> [INSTRUCTIONS TO FOLLOW]:
Identify the lines holding "shown" and copy them.

Items from a dataset

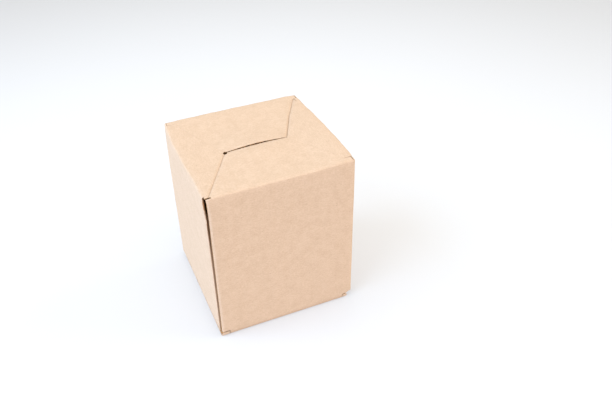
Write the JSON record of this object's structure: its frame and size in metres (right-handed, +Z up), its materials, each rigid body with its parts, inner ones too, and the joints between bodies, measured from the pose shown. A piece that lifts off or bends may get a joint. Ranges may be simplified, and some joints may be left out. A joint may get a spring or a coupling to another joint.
{
  "type": "closed corrugated carton",
  "caption": "Small upright corrugated carton with a glued corner, a self-locking base of tucked flaps and a hinged tuck lid.",
  "frame": {"origin": "middle of the footprint, on the surface that the carton stands on", "axes": "+Z up, from the tuck lid to the self-locking base; -Y the front wall, at whose foot the lid is hinged; +X to the right seen from the front"},
  "size_m": [0.1, 0.0974, 0.118],
  "materials": {
    "kraft_board": "matte",
    "kraft_lid": "matte"
  },
  "bodies": {
    "carton": {"carton": "kraft_board"},
    "lid": {"tuck_lid": "kraft_lid"}
  },
  "joints": [
    {"name": "lid_hinge", "type": "hinge", "parent": "carton", "child": "lid", "pos_m": [0, -0.04787, 0.00088], "axis": [-1, 0, 0], "range_deg": [0, 160]}
  ]
}
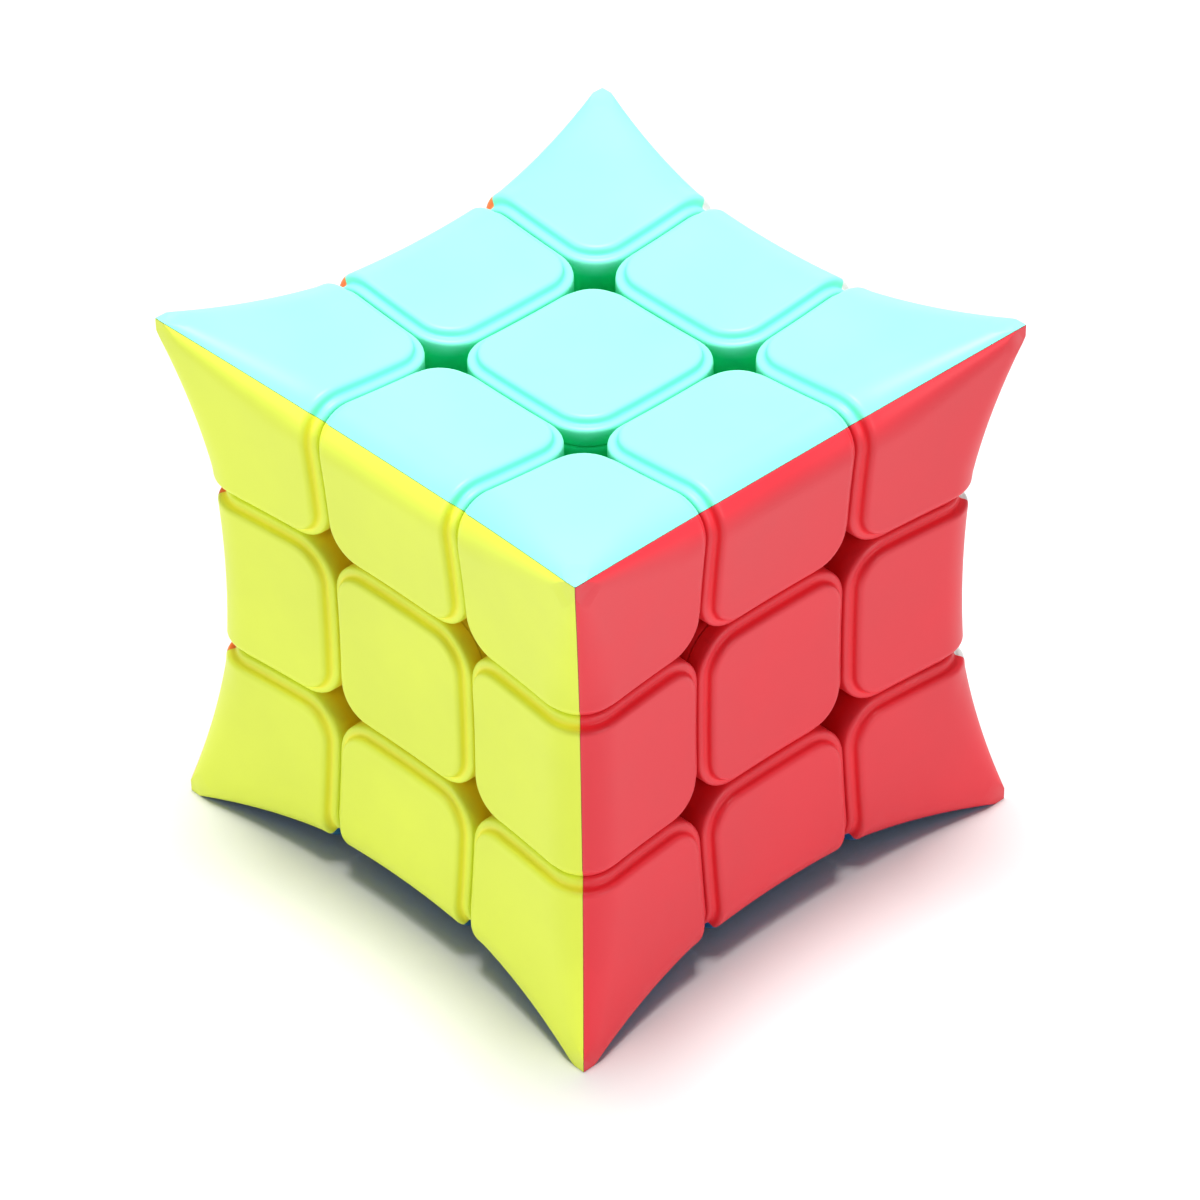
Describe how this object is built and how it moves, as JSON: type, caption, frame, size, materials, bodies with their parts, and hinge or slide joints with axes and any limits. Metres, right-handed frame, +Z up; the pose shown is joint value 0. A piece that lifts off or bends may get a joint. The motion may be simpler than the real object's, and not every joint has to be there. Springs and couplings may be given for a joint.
{
  "type": "star-shaped twisty puzzle cube",
  "caption": "Twisty puzzle cube with dished faces that reach out to pointed corners, in plain coloured plastic; its top and bottom layers turn on sprung screws.",
  "frame": {"origin": "middle of the puzzle, at the centre of its core", "axes": "+Z up through the turquoise face, +X to the red face, -Y to the yellow face"},
  "size_m": [0.057, 0.057, 0.057],
  "materials": {
    "turquoise_plastic": "satin moulded plastic, coloured right through",
    "blue_plastic": "satin moulded plastic, coloured right through",
    "yellow_plastic": "satin moulded plastic, coloured right through",
    "white_plastic": "satin moulded plastic, coloured right through",
    "red_plastic": "satin moulded plastic, coloured right through",
    "orange_plastic": "satin moulded plastic, coloured right through",
    "inner_plastic": "matt moulded plastic",
    "black_plastic": "matt moulded plastic",
    "steel": "bright zinc plate",
    "spring_steel": "drawn spring wire"
  },
  "bodies": {
    "core": {"core": "black_plastic", "spring_up": "spring_steel", "screw_up": "steel", "spring_down": "spring_steel", "screw_down": "steel", "spring_front": "spring_steel", "screw_front": "steel", "spring_back": "spring_steel", "screw_back": "steel", "spring_right": "spring_steel", "screw_right": "steel", "spring_left": "spring_steel", "screw_left": "steel", "edge_back_right": "white_plastic", "edge_left_back": "orange_plastic", "edge_front_left": "yellow_plastic", "edge_right_front": "red_plastic"},
    "up_layer": {"centre_body_up": "turquoise_plastic", "centre_cap_up": "turquoise_plastic", "edge_up_back": "turquoise_plastic", "corner_up_back_right": "turquoise_plastic", "corner_foot_up_back_right": "inner_plastic", "edge_up_left": "turquoise_plastic", "corner_up_left_back": "turquoise_plastic", "corner_foot_up_left_back": "inner_plastic", "edge_up_front": "turquoise_plastic", "corner_up_front_left": "turquoise_plastic", "corner_foot_up_front_left": "inner_plastic", "edge_up_right": "turquoise_plastic", "corner_up_right_front": "turquoise_plastic", "corner_foot_up_right_front": "inner_plastic"},
    "up_washer": {"washer_up": "steel"},
    "down_layer": {"centre_body_down": "blue_plastic", "centre_cap_down": "blue_plastic", "edge_down_front": "blue_plastic", "corner_down_front_right": "blue_plastic", "corner_foot_down_front_right": "inner_plastic", "edge_down_right": "blue_plastic", "corner_down_right_back": "blue_plastic", "corner_foot_down_right_back": "inner_plastic", "edge_down_back": "blue_plastic", "corner_down_back_left": "blue_plastic", "corner_foot_down_back_left": "inner_plastic", "edge_down_left": "blue_plastic", "corner_down_left_front": "blue_plastic", "corner_foot_down_left_front": "inner_plastic"},
    "down_washer": {"washer_down": "steel"},
    "front_centre": {"centre_body_front": "yellow_plastic", "centre_cap_front": "yellow_plastic", "washer_front": "steel"},
    "back_centre": {"centre_body_back": "white_plastic", "centre_cap_back": "white_plastic", "washer_back": "steel"},
    "right_centre": {"centre_body_right": "red_plastic", "centre_cap_right": "red_plastic", "washer_right": "steel"},
    "left_centre": {"centre_body_left": "orange_plastic", "centre_cap_left": "orange_plastic", "washer_left": "steel"}
  },
  "joints": [
    {"name": "up_lift", "type": "slide", "parent": "core", "child": "up_washer", "axis": [0, 0, 1], "range_m": [0, 0.0005], "stiffness_N_per_m": 1500, "springref_m": -0.002, "deforming": ["spring_up"]},
    {"name": "up_turn", "type": "hinge", "parent": "up_washer", "child": "up_layer", "pos_m": [0, 0, 0], "axis": [0, 0, 1], "continuous": true},
    {"name": "down_lift", "type": "slide", "parent": "core", "child": "down_washer", "axis": [0, 0, -1], "range_m": [0, 0.0005], "stiffness_N_per_m": 1500, "springref_m": -0.002, "deforming": ["spring_down"]},
    {"name": "down_turn", "type": "hinge", "parent": "down_washer", "child": "down_layer", "pos_m": [0, 0, 0], "axis": [0, 0, -1], "continuous": true},
    {"name": "front_lift", "type": "slide", "parent": "core", "child": "front_centre", "axis": [0, -1, 0], "range_m": [0, 0.0005], "stiffness_N_per_m": 1500, "springref_m": -0.002, "deforming": ["spring_front"]},
    {"name": "back_lift", "type": "slide", "parent": "core", "child": "back_centre", "axis": [0, 1, 0], "range_m": [0, 0.0005], "stiffness_N_per_m": 1500, "springref_m": -0.002, "deforming": ["spring_back"]},
    {"name": "right_lift", "type": "slide", "parent": "core", "child": "right_centre", "axis": [1, 0, 0], "range_m": [0, 0.0005], "stiffness_N_per_m": 1500, "springref_m": -0.002, "deforming": ["spring_right"]},
    {"name": "left_lift", "type": "slide", "parent": "core", "child": "left_centre", "axis": [-1, 0, 0], "range_m": [0, 0.0005], "stiffness_N_per_m": 1500, "springref_m": -0.002, "deforming": ["spring_left"]}
  ]
}
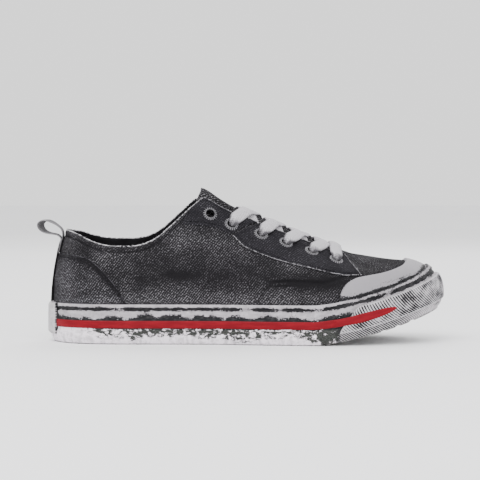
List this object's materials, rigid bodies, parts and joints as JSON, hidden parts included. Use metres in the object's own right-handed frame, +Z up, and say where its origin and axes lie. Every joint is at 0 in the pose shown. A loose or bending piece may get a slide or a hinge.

> [RESULT FOR THIS EXERCISE]:
Write the JSON record of this object's structure: its frame and size in metres (right-handed, +Z up), its materials, each rigid body with its parts, inner ones too, and the joints between bodies, measured from the pose shown. A piece that lifts off or bends may get a joint. Ranges may be simplified, and some joints may be left out. A joint may get a spring or a coupling to another joint.
Describe how this object is built and how it moves, as JSON: type, caption, frame, size, materials, bodies with their parts, and hinge or slide joints with axes and any limits. Metres, right-handed frame, +Z up; the pose shown is joint value 0. A piece that lifts off or bends may get a joint. The motion may be simpler than the real object's, and not every joint has to be there. Springs and couplings may be given for a joint.
List this object's materials, rigid bodies, parts and joints as JSON, hidden parts included. Use metres in the object's own right-handed frame, +Z up, and say where its origin and axes lie. Every joint is at 0 in the pose shown. A loose or bending piece may get a slide or a hinge.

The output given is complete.